I don't have a link handy, but search around for "conductive foam" and "pressure sensor". It's a trick that robot hands use to sense grip strength. Whacking a foam pad with a sword would probably give solid readings.

Theres an example somewhere in the playground of someone who build one of those boxing punch bags with 64 homemade preassure sensors attached to it. If i remember correctly the sensors are made from two layers of cobberwebbing material with a piece of antistatic foam in between. The whole thing sandwiched in between some stiff material. They used 4051 analog multiplerors to get a lot of analog inputs. These sensors are preassure sensitive.

if you make it conductive, maybe you could just look for a change in capacitance? or even make it work like one of those old doctor games where you ahve to pull out the plastic parts without touching the metal sides of thw hole...?

They used 4051 analog multiplerors to get a lot of analog inputs.

If you’re only after a hit/no-hit status, you could use some comparators set against the hit/no-hit threshold to interface with the Arduino digital pins. (assuming you’ve exceeded the Arduino’s analog inputs)

Here's a link to the project i was mentioning above:

I like the idea of an analog value for the sensor. I know several SCAdians, and one of the methods of their tourneys is basically an eyeball judgement as to whether the foam-covered sword or mace hit hard enough to do an injury, or whether it was merely a glancing blow.

An issue that occurs; most sword-play styles I know of involve the intentional blocking of sword by sword, shield, parrying dagger, etc. How would your game discriminate between a parry and a hit?

I am interested in these sensor ideas for swords for my own theatrical purposes; I've been contemplating triggering sound effects off of prop swords to juice-up an on-stage sword fight. Will be following this thread with interest.

An issue that occurs; most sword-play styles I know of involve the intentional blocking of sword by sword, shield, parrying dagger, etc. How would your game discriminate between a parry and a hit?

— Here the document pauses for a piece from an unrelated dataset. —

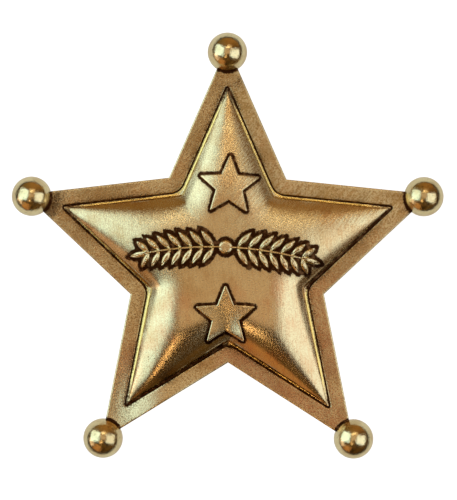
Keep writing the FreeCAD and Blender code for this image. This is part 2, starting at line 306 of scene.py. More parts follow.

I believe the idea is to have the sensors on the targets, not on the sword, so they would only trigger if you got your sword past the parry/block and made contact with the target. At least that's what I envisioned when reading the opening post.

  • Ben

I've seen impact sensors on cheap toys (e.g. Happy Meal toys, or stuff that's several for a dollar) that consist of a pin and a spring mounted around the pin. On impact the spring's own mass flexes it into the pin, making momentary contact. A similar setup looked a bit easier; it looked to be an NC arrangement, with the spring mounted horizontally across a large solder pad. Imapact would cause the spring to flex away from the pad, creating an open on the normally closed circuit. A little clever mounting would allow it to be an NO device. (Note this latter example is rather planar in nature.)


Yeah, I've seen those kind of sensors inside those clear rubber bouncy-balls that light up and make noise when you bounce them. Unfortunately those sensors can be fairly dependent on the direction of the impact, but in an application like this it seems like the direction of the impact will be pretty well constrained and known beforehand. Of course unless you create a sensor using multiple springs of varying stiffness, you won't get an analog result for the impact strength.

  • Ben

Wow, thanks for all of the ideas.

My son and I have been brainstorming on different kinds of games to play with foam swords and mounted sensors, not all of them really related to "sword fighting" (although several of them are), so these are all really good ideas. While we were messing around in the garage this weekend, we built two "swords" out of PVC pipe and Fun Noodles with plywood handguards and rubber taped handles. In addition to "dueling" around the yard, we also used them to investigate the form factors for different game ideas.

I think the first sensors I am going to build are going to be rigid, foam covered uprights (maybe steel pipe cores) with modulated IR LEDs and sensors on both sides. With the emitters on the ground facing up and the shielded sensors on the top looking down, it should be almost trivial to recognize a "hit" on either side of the upright by looking for occlusion of the light beam. My initial idea is just for a game that's somewhere between Simon, Dance Dance Revolution, or Guitar Hero, where you have to strike the targets in a certain order with a certain timing to succeed. I think this will work well with two "swords". There are many different game themes that would work with this type of setup with four or six (or more) sensors.

My son wants to do more of a virtual combat type game, so we've also been thinking about body mounted sensors, shields, etc. Should be a fun summer...

I think this is overly complicated and expensive. The infrared idea may well work to determine the target that was hit. I do not think you will easily extract the exact hit moment, wich would be desirable in a contest or training situation. Also to determine hit force would maybe be possible but complicated.

Two nice cheap and simple ideas in this thread:

For the sword: I've seen the switch sensors k4wsv mentioned in de drumsticks of a drumming toy. It's a normally open switch. It consists of a coiled spring , inside the spring is a metal spike. Both have a wire attached. Impact bends the spring, and it clashes against the spike, closing your switch. Works from every direction . Great little gadget simple to build yourself.

For the targets: I'd go with the piezo sensors. Cheap, easy to implement, VERY resonsive, I would recon you'd need just one inside a punchbag to pick up the signal with any hit. There are some tutorials and sketches around.

Now combine these two, register a hit when both sensors react within a certain timeframe. The piezo also senses hit force.

Ehrrm.... come to think of it, piezos may be all you need. I guess I just had to elaborate on the spike/spring sensor, they're so cute and simple!

The pressure sensor idea is still pretty straightforward compared to many of the previous suggestions. All you need is something airtight, like a rubber ball, a rubber hose with the ends sealed, a plastic bottle, etc. Attach a hose and run to one of these:

You can get those from Digikey for about 10 dollars. You get to select the pressure range you want, and it will output a proportional voltage which you can amplify and read with the analog sensors. Or just have several comparators and output digital signals when the pressure is above a threshold.

It will register varying amounts of pressure, it's omnidirectional, you can make a target in any shape. You might want to use self-supporting rubber targets with a pinhole for pressure equalization in different weather.

You could attach lengths of clear vinyl tubing to targets, maybe even a training dummy. Put LEDs inside the tubing and light it up to indicate the next target.

It's the same principle as the road sensors they use to count cars, with the hose running across the road.